• Reduction Glazes

Ash & Crackle

Ash-based glazes utilise and contain a variety of different wood ashes.
The “cracked” look is achieved during the cooldown phase. This is due to the outer glaze contracting more than the inner glaze and thus causing micro cracks in the outer glaze.

Copper Red

(Ox Blood) Highly reactive copper oxide within a glaze is often fired in so-called saggers, which are boxes constructed of fire clay. The color of these saggers transforms during the firing process from green to this distinctive red.


Celadon is a European term for pottery that is referred to as “green ware“ in China. This European term is derived from the name of the hero of Honoré d´Urfé ´s novel “L´ Astrreé“ (1610). The color of the shepherd Celadon delicate green garment became fashionable as soon as the hero’s name was attached to that color. A tiny amount of iron oxide in the glaze results in this delicate green color.


This glaze was originally known as Jian-Blackchina from the Fujiam province in China. The name Tenmoku originates from the Tianmu mountain (eye of the sky). Tenmoku is a glaze which is very rich in iron. This brings about the well-known oil stain-, tea dust-, and part-ridge-patterns, which give this glaze it’s special and unique look.
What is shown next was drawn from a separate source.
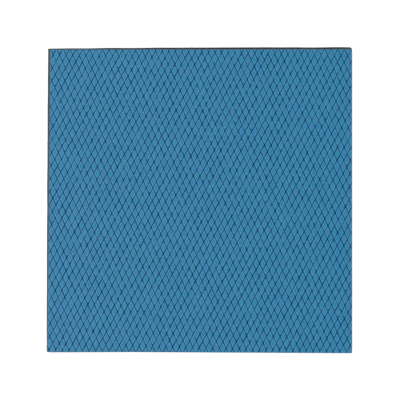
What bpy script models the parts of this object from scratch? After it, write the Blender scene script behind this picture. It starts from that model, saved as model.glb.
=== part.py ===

This term, established in the 16th century, is often linked to the tea master Shino Soshin. Here a white feldspathic glaze with uneven thickness is used to achieve small pinholes and cracks (also known as “lemon skin”).

Chün (Jun)

Extremly tiny glass spheres embedded in the glaze dominanth scatter blue light, an optical effect similiar to why the sky appears blue. This type of glaze is completely free of metal oxides. This glaze can be supplemented with dashes of red copper pigments, resulting in spectacular color contrasts. The pigments can also diffuse through the clay during the firing process to appear on the side opposite to where they were applied, resulting in unexpected but interesting color contrast effects.